Short task »
Where does the string "scene" appear in the records? Copy every line that contains it.

Record excerpts »
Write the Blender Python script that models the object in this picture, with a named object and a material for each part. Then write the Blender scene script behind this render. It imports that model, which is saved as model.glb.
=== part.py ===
---
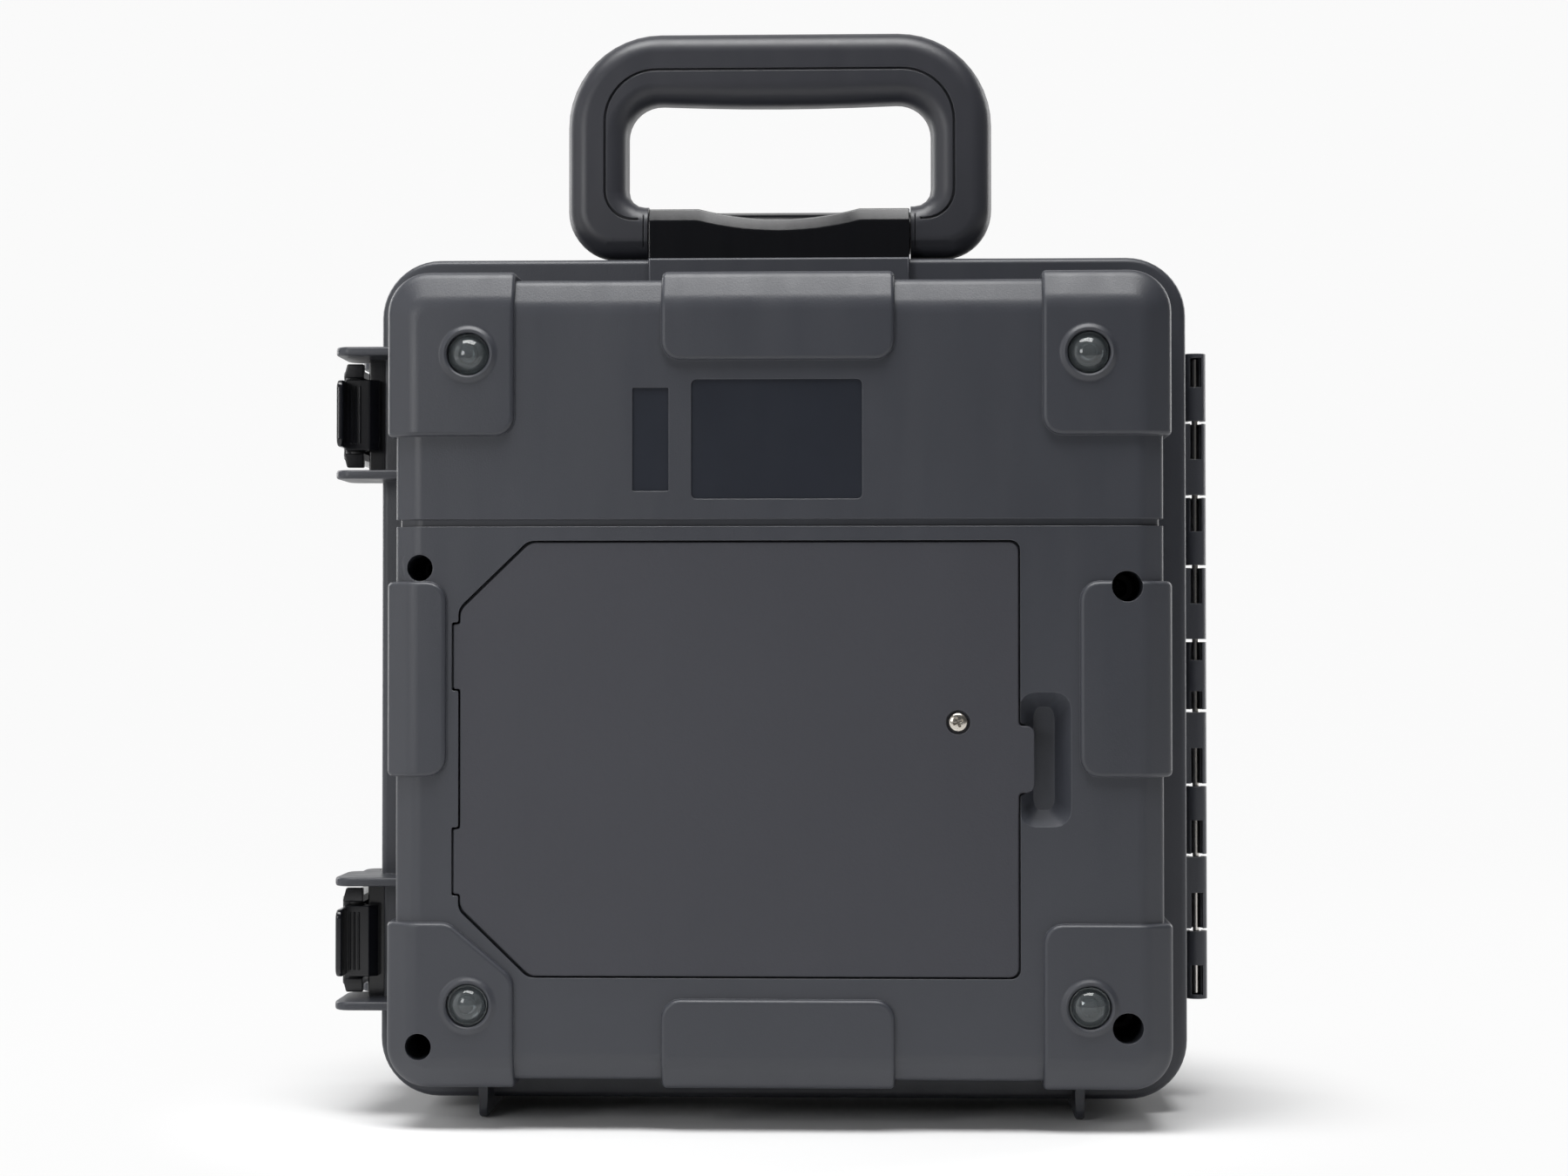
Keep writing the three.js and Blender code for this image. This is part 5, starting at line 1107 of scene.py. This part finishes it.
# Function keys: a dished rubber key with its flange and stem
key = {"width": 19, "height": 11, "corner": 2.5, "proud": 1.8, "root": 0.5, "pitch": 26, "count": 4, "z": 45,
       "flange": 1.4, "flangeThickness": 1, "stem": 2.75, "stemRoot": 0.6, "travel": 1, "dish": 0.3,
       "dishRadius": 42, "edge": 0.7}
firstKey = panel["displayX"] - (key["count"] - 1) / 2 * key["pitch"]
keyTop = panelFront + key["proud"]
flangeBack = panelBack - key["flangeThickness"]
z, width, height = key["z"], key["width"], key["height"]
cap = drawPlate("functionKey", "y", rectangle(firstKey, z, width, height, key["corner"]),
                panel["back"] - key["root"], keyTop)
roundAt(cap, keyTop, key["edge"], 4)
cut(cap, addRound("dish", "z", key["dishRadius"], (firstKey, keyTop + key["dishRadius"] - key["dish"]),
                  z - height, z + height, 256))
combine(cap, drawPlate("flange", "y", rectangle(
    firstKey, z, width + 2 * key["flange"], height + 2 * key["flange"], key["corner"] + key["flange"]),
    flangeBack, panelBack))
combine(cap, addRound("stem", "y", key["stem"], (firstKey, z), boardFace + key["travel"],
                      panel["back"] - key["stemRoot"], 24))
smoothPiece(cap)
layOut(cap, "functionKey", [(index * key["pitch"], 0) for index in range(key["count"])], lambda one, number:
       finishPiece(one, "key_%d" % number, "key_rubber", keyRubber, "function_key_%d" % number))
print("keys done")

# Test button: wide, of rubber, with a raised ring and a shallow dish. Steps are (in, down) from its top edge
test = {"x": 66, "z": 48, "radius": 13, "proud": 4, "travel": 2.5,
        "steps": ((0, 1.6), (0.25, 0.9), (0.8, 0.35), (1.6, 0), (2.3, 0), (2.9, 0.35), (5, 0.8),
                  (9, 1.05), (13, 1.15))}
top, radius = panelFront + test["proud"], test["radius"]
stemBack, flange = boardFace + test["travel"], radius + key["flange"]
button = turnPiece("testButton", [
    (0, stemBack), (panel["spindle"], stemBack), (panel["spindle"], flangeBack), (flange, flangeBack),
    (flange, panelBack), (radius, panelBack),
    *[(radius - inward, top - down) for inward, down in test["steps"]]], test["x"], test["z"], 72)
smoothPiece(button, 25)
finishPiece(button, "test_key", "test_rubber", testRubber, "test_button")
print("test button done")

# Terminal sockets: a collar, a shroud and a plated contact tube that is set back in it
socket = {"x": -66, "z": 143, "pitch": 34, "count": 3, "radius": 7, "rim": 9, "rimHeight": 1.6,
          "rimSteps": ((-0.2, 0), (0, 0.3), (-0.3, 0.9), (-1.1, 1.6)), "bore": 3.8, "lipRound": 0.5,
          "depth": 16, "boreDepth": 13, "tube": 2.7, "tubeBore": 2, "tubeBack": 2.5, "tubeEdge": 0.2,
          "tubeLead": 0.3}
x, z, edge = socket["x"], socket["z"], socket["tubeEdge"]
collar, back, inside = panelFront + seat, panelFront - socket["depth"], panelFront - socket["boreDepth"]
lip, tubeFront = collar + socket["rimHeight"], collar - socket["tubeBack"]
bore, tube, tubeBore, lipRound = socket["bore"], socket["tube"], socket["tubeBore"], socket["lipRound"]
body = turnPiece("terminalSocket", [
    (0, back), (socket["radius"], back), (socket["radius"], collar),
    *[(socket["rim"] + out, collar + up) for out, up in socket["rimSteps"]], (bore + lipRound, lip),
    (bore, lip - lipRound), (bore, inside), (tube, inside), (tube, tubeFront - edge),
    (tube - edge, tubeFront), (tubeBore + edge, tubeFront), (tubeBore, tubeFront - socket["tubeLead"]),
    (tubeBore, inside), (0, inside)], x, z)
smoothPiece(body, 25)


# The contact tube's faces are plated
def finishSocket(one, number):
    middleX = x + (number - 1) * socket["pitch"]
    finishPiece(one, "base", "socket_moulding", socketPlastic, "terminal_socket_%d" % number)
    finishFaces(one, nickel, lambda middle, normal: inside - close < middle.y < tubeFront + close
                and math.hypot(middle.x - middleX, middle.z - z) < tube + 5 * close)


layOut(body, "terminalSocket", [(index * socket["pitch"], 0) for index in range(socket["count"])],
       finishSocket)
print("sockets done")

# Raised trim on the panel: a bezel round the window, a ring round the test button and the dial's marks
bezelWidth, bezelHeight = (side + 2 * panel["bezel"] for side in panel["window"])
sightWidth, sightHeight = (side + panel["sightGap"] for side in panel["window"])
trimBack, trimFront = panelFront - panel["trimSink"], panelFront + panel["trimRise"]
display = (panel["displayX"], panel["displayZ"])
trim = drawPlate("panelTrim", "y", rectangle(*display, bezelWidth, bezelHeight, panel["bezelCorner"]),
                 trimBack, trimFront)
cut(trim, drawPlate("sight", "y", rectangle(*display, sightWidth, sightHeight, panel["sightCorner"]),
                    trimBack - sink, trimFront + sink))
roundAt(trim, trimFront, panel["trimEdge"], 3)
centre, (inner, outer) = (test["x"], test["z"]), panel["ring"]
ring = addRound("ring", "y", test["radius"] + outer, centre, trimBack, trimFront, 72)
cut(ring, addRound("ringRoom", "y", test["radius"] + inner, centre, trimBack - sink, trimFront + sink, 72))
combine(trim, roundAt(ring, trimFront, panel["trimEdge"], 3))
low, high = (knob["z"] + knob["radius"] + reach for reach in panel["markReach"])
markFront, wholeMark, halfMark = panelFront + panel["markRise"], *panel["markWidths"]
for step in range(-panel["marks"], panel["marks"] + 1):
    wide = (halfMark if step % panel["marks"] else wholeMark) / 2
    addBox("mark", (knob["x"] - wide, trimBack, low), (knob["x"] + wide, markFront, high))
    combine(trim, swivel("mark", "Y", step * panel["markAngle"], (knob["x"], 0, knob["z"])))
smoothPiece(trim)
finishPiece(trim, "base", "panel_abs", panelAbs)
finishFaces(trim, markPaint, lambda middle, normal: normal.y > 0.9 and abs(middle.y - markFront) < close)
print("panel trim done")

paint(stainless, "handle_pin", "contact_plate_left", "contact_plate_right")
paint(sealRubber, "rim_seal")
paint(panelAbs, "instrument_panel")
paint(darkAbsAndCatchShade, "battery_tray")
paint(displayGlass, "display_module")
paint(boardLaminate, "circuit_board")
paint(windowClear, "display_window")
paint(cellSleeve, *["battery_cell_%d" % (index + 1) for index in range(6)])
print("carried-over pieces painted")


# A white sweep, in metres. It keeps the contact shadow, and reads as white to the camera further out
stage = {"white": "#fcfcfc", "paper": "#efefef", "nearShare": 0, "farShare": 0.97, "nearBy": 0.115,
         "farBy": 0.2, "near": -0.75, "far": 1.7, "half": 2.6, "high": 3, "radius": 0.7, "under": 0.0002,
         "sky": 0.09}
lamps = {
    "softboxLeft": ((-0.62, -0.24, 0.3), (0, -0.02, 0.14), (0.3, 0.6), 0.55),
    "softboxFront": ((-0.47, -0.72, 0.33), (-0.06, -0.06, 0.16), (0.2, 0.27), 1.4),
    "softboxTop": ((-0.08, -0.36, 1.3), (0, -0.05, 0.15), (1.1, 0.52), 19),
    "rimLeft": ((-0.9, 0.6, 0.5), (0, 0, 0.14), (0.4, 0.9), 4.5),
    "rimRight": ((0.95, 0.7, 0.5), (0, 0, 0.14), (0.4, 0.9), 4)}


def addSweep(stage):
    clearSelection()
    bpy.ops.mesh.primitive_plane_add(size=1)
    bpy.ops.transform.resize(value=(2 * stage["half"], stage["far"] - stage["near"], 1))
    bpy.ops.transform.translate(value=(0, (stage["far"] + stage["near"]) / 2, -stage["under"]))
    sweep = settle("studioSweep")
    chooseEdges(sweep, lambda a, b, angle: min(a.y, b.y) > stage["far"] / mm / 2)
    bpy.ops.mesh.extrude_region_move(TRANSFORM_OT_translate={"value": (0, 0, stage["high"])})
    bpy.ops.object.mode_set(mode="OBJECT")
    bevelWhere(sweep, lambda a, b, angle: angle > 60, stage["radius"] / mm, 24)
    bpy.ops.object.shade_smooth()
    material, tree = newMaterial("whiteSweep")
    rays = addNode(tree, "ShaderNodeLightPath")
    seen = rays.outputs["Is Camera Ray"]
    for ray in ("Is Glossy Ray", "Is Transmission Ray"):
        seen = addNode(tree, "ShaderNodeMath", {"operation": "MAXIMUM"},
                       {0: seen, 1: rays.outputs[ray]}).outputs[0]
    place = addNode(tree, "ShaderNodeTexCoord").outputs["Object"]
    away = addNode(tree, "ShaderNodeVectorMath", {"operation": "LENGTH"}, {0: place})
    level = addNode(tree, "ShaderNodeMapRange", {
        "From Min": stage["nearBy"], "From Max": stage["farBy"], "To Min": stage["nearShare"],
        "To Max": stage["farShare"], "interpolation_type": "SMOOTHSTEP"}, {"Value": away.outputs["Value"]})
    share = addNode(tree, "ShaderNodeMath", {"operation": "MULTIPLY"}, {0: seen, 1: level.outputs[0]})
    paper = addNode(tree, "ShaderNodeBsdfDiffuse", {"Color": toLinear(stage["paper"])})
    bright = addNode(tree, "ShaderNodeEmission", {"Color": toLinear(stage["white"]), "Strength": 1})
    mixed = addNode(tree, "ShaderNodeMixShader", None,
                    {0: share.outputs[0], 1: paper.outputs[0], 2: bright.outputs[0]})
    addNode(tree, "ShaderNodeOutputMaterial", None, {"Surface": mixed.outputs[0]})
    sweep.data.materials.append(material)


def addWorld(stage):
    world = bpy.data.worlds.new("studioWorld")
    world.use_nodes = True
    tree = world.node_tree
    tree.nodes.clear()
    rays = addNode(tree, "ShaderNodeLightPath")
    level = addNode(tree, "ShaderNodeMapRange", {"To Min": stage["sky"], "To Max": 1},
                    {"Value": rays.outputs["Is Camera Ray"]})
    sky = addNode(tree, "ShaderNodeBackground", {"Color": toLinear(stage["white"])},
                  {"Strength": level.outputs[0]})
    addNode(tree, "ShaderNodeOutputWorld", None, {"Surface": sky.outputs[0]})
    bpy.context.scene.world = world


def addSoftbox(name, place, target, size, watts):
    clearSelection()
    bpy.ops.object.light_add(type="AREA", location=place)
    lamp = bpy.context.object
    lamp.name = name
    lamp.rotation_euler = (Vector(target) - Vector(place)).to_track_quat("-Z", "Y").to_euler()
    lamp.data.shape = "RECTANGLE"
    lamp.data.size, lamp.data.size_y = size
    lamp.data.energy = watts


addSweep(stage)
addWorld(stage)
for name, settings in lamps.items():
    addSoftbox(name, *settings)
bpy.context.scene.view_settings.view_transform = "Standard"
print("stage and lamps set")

Result »
Write the Blender Python script that models the object in this picture, with a named object and a material for each part. Then write the Blender scene script behind this render. It imports that model, which is saved as model.glb.
Keep writing the three.js and Blender code for this image. This is part 5, starting at line 1107 of scene.py. This part finishes it.
    bpy.context.scene.world = world
bpy.context.scene.view_settings.view_transform = "Standard"